• **REQUIRED WORK**
Write out, word for word, the first line of the data below and every line after it through the one containing "tape, True, hand)".

• **RECORDED INFORMATION**
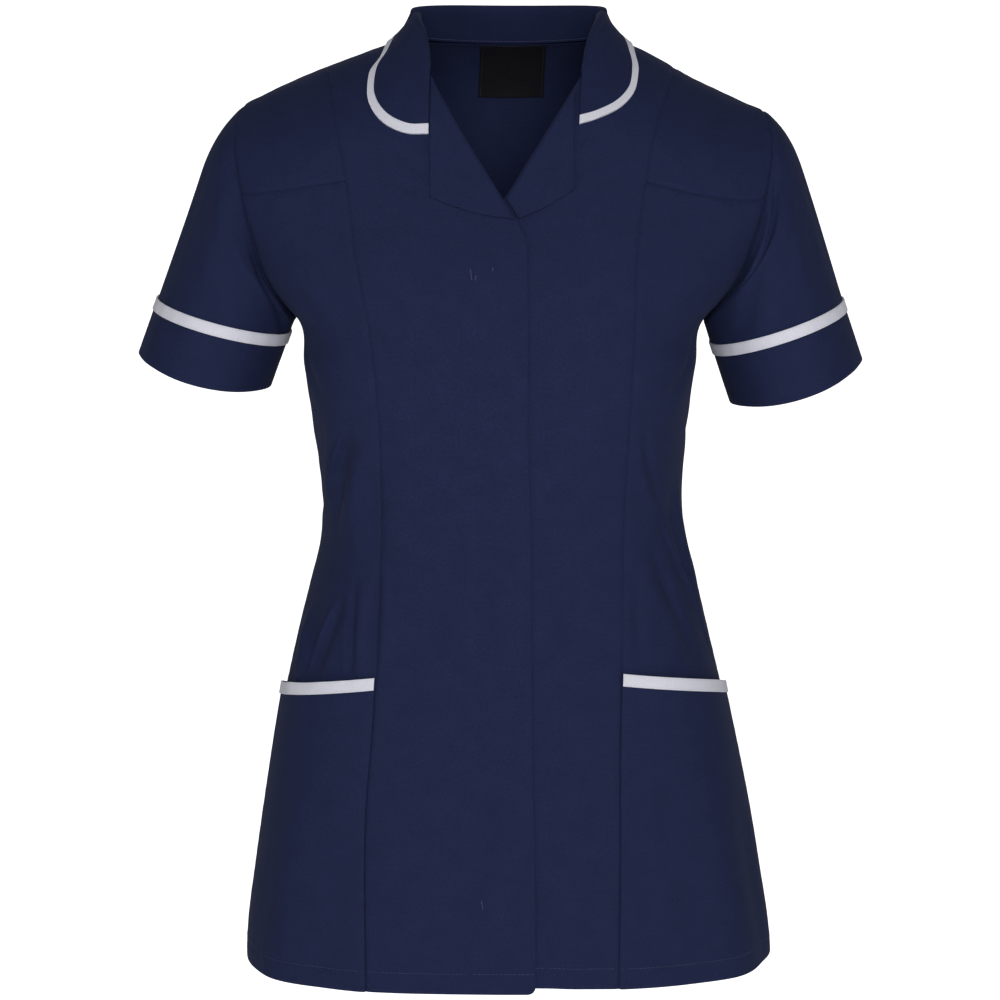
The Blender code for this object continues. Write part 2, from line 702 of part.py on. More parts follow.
def sleeves(hand, cloth, tape):
    side_name = "left" if hand > 0 else "right"
    turns = armhole_turns()
    shares = np.concatenate([np.linspace(0, 1, SLEEVE_CAP_ROWS + 1),
                             np.linspace(1, 2, SLEEVE_ROWS + 1)[1:]])
    outer = np.stack([sleeve_line(hand, t, shares) for t in turns], axis=1)
    normals = tube_normals(outer)
    body = np.array([armhole_frame(t)[1] for t in turns])
    over = ((1 + np.cos(turns)) / 2)[:, None]
    normals[0] = unit(normals[0] * (1 - over) + body * over)
    add_piece("sleeve_" + side_name, outer, outer - normals * CLOTH, cloth, True, hand)

    ring_turns = turns - SLEEVE_TWIST * np.sin(turns) * np.abs(np.sin(turns))
    cuff = CUFF_HEIGHT[hand]
    ups = (cuff + TRIM_WIDTH + SEAM_GAP, cuff + SEAM_GAP)
    outer = np.stack([[sleeve_ring(hand, t, up) for t in ring_turns] for up in ups])
    normals = tube_normals(outer)
    lift = SEAM_GAP + TAPE
    add_piece("cuff_trim_" + side_name, outer + normals * lift, outer + normals * SEAM_GAP,
              tape, True, hand)

    ups = ((cuff, 0.0), (cuff / 2, CUFF_DIP / 2), (0.0, CUFF_DIP))
    outer = np.stack([[sleeve_ring(hand, t, up, dip) for t in ring_turns] for up, dip in ups])
    normals = tube_normals(outer)
    add_piece("cuff_" + side_name, outer + normals * SEAM_GAP, outer - normals * CLOTH,
              cloth, True, hand)


# ---- Collar, lapels and label -------------------------------------------------------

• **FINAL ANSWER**
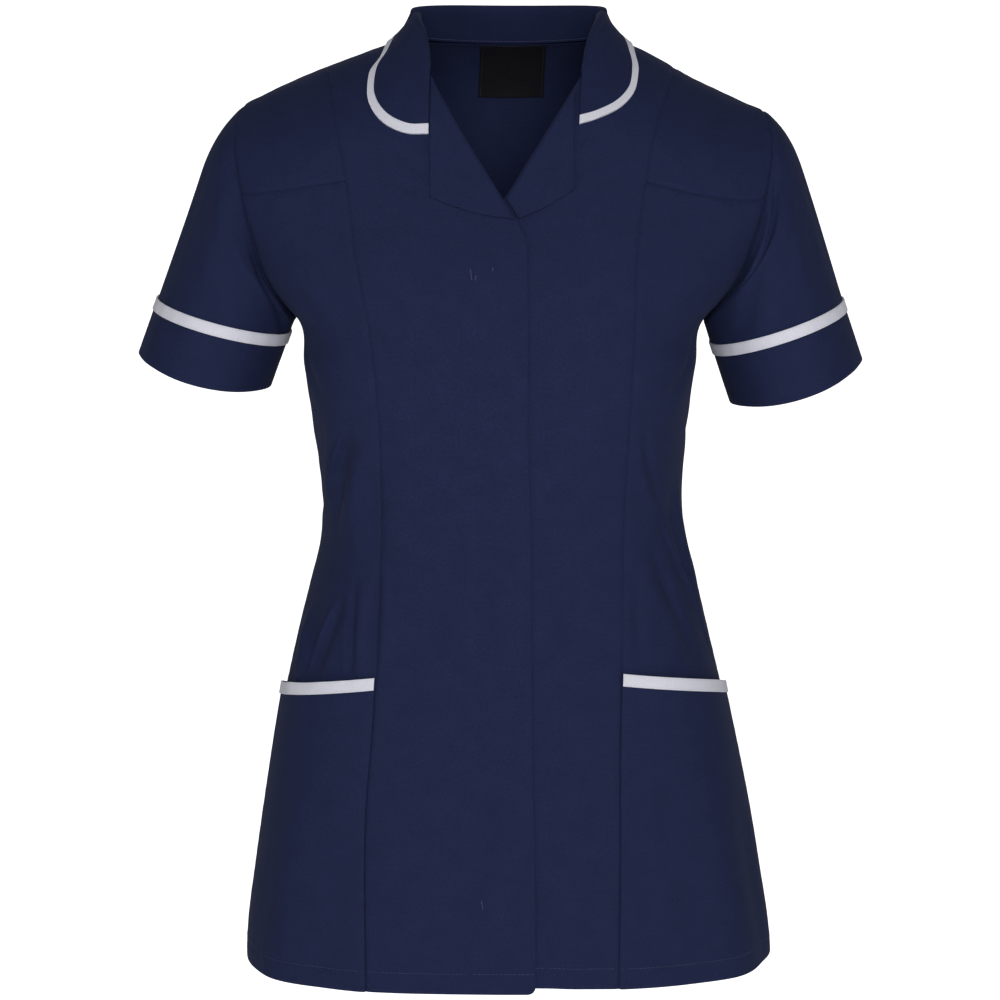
The Blender code for this object continues. Write part 2, from line 702 of part.py on. More parts follow.
def sleeves(hand, cloth, tape):
    side_name = "left" if hand > 0 else "right"
    turns = armhole_turns()
    shares = np.concatenate([np.linspace(0, 1, SLEEVE_CAP_ROWS + 1),
                             np.linspace(1, 2, SLEEVE_ROWS + 1)[1:]])
    outer = np.stack([sleeve_line(hand, t, shares) for t in turns], axis=1)
    normals = tube_normals(outer)
    body = np.array([armhole_frame(t)[1] for t in turns])
    over = ((1 + np.cos(turns)) / 2)[:, None]
    normals[0] = unit(normals[0] * (1 - over) + body * over)
    add_piece("sleeve_" + side_name, outer, outer - normals * CLOTH, cloth, True, hand)

    ring_turns = turns - SLEEVE_TWIST * np.sin(turns) * np.abs(np.sin(turns))
    cuff = CUFF_HEIGHT[hand]
    ups = (cuff + TRIM_WIDTH + SEAM_GAP, cuff + SEAM_GAP)
    outer = np.stack([[sleeve_ring(hand, t, up) for t in ring_turns] for up in ups])
    normals = tube_normals(outer)
    lift = SEAM_GAP + TAPE
    add_piece("cuff_trim_" + side_name, outer + normals * lift, outer + normals * SEAM_GAP,
              tape, True, hand)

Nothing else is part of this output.